2. A method as claimed in claim 1 wherein this foam layer is selfadhesive.
3. A method as claimed in claim 1 or claim 2 wherein the foam layer is of acrylic foam.
4. A method as claimed in any one of the preceding claims wherein the foam layer is itself covered with a non-porous polymer layer.
5. A method as claimed in any one of the preceding claims wherein the tray comprises aluminium foil.
6. An apparatus for packaging a product, using a tray with a rim, and a cover sheet, the apparatus comprising a die defining a recess to locate the tray, the die acting as an electrode, and an opposed electrode whereby the rim and the cover sheet can be located between the die and the opposed electrode to be subjected to dielectric welding, the apparatus also comprising means to supply RF signals between the die and the opposed electrode, wherein at least one of the electrodes is covered by a barrier layer comprising a foam material of a polymeric material.
7. An apparatus as claimed in claim 6 wherein the foam material is an acrylic foam.
8. An apparatus as claimed in claim 6 or claim 7 wherein the foam layer is itself covered with a non- porous polymer layer.
9. A method of dielectric welding using opposed electrodes, wherein at least one of the electrodes is covered by a barrier layer comprising a polymeric foam material.
10. A method for packaging a product substantially as hereinbefore described with reference to, and as shown in, figures 1 and 2, or figure 3 of the accompanying drawings.
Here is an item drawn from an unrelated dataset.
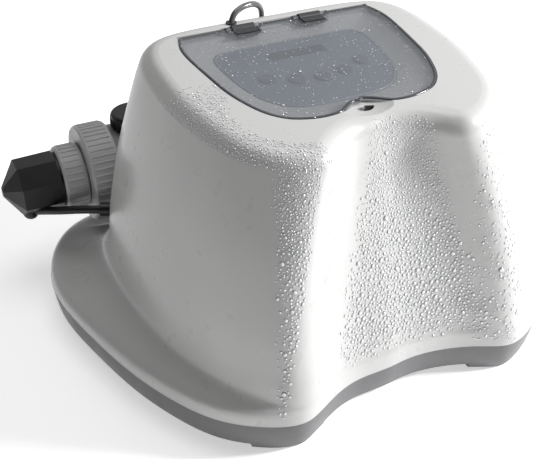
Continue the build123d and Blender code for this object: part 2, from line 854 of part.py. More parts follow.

11. A plant for packaging food products in trays, wherein each tray is supported in an aperture in a plate, wherein each plate is electrically insulated from the remainder of the plant, the plant also incorporating a radio-frequency signal generator, means to connect the plant to earth and means to connect the plate to the signal generator, so the trays are welded to a cover film by dielectric welding, wherein the dielectric welding is carried out through a barrier layer comprising a foam material of a polymeric material.